Items from a dataset:
"""

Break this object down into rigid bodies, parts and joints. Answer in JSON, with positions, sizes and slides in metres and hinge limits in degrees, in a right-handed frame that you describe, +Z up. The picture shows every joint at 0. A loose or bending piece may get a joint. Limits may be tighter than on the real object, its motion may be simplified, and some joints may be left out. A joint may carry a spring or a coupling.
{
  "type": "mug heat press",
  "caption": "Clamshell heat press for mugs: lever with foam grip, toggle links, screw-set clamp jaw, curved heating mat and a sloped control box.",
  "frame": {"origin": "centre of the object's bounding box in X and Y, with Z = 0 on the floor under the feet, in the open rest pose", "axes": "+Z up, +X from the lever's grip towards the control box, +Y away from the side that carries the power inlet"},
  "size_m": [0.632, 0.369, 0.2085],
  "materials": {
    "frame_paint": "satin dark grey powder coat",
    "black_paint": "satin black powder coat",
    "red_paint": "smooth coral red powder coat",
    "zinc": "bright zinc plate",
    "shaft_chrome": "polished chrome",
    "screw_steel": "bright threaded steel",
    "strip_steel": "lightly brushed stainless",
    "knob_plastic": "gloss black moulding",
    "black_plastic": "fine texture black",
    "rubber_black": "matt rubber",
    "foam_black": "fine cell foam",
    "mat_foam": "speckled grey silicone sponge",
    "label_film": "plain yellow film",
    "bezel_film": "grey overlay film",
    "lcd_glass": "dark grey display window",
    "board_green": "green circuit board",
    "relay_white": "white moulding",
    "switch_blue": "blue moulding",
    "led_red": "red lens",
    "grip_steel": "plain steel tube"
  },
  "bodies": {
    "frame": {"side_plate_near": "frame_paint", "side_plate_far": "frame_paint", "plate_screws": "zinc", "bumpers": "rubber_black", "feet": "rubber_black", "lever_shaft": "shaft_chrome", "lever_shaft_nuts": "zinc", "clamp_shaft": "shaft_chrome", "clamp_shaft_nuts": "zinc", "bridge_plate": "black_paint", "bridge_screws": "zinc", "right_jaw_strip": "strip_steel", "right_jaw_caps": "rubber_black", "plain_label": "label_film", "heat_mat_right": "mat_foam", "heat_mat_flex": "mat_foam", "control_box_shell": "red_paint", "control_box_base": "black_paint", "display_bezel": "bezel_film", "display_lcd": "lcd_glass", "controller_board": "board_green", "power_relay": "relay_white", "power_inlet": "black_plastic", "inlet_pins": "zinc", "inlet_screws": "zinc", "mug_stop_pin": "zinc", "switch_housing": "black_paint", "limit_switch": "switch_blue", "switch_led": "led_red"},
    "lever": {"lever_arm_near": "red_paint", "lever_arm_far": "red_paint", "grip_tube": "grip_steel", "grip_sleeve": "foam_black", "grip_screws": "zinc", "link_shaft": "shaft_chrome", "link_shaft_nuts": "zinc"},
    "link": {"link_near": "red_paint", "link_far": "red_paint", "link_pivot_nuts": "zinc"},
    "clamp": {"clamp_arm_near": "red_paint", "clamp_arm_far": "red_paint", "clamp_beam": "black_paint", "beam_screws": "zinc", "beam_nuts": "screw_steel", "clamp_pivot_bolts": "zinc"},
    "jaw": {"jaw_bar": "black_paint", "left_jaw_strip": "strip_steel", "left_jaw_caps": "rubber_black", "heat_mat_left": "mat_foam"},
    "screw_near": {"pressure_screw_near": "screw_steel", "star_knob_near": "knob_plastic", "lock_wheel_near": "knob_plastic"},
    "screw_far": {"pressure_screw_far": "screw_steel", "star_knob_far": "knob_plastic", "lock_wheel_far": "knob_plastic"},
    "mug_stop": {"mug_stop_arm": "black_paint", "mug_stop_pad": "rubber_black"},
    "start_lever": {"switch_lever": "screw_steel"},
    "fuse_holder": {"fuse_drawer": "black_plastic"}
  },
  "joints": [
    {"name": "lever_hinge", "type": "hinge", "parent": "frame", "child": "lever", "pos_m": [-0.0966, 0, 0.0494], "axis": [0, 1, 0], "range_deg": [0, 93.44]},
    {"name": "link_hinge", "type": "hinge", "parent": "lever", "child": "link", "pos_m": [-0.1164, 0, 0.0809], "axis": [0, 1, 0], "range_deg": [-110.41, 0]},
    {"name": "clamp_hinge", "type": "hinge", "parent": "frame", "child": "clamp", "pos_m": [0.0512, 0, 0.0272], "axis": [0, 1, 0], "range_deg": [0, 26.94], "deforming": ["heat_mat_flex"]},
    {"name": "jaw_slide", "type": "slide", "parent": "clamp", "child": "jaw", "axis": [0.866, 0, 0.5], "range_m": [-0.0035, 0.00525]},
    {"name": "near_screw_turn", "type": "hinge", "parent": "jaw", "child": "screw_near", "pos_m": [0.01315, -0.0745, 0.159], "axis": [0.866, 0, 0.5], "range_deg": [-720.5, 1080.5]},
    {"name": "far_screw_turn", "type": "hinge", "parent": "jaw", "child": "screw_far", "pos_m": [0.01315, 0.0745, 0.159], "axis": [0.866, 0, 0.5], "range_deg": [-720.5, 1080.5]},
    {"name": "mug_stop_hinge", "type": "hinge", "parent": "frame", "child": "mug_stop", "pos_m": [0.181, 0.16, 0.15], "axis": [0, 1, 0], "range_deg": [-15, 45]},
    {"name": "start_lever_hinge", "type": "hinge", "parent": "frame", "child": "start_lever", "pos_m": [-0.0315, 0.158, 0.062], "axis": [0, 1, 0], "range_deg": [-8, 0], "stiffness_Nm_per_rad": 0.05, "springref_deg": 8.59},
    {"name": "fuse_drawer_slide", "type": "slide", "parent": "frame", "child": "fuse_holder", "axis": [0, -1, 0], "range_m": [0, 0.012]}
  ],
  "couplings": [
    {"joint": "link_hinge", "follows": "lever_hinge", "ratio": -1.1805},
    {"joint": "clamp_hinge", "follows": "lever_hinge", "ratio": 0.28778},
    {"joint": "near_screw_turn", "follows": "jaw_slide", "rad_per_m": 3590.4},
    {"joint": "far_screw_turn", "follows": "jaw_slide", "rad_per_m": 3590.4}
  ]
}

"""
"""

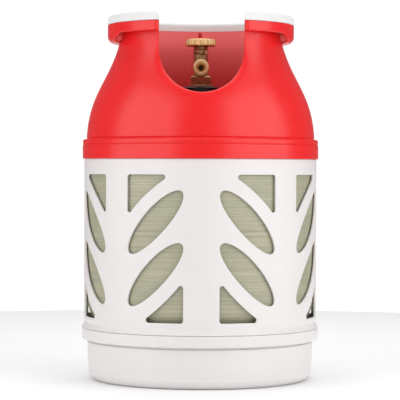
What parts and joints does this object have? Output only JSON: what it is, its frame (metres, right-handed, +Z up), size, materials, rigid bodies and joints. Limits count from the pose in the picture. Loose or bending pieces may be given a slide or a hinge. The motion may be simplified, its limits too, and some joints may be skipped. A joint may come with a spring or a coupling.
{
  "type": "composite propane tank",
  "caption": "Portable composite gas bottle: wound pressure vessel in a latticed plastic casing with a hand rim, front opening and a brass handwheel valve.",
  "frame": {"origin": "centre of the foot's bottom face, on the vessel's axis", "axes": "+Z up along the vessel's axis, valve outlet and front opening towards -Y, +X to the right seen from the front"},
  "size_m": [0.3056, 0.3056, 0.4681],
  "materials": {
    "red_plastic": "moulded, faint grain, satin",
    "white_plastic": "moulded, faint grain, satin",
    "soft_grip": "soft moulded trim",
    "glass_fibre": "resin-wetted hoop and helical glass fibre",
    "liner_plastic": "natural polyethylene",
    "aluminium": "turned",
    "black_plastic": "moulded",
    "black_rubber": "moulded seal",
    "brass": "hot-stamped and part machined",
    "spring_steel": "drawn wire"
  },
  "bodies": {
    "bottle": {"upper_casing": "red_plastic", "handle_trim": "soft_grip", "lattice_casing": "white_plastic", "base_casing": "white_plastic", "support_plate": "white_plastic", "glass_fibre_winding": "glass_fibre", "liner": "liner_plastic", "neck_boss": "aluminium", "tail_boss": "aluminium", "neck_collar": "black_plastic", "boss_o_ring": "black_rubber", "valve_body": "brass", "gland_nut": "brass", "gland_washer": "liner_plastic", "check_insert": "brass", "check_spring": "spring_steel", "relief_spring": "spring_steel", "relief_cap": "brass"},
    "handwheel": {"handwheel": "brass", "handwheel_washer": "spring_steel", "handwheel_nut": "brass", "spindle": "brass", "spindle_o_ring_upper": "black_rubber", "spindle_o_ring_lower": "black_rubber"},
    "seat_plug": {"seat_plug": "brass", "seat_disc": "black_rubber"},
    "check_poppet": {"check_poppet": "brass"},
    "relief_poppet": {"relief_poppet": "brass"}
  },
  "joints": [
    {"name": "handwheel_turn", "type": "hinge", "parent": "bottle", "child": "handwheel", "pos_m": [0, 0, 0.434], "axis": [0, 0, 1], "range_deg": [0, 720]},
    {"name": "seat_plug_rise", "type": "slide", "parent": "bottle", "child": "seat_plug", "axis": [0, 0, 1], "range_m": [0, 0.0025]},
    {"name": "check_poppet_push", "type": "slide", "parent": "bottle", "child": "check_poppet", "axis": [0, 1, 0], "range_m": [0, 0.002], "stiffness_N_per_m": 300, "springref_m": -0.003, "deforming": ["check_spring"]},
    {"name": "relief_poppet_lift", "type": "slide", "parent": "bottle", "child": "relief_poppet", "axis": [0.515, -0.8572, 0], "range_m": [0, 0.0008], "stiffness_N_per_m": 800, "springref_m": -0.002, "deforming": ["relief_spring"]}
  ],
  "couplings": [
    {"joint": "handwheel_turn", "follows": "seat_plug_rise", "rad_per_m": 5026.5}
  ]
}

"""

• [Description of the task] Give only the number of lines in the entries above that contain the string "with".

• [Correct answer] 5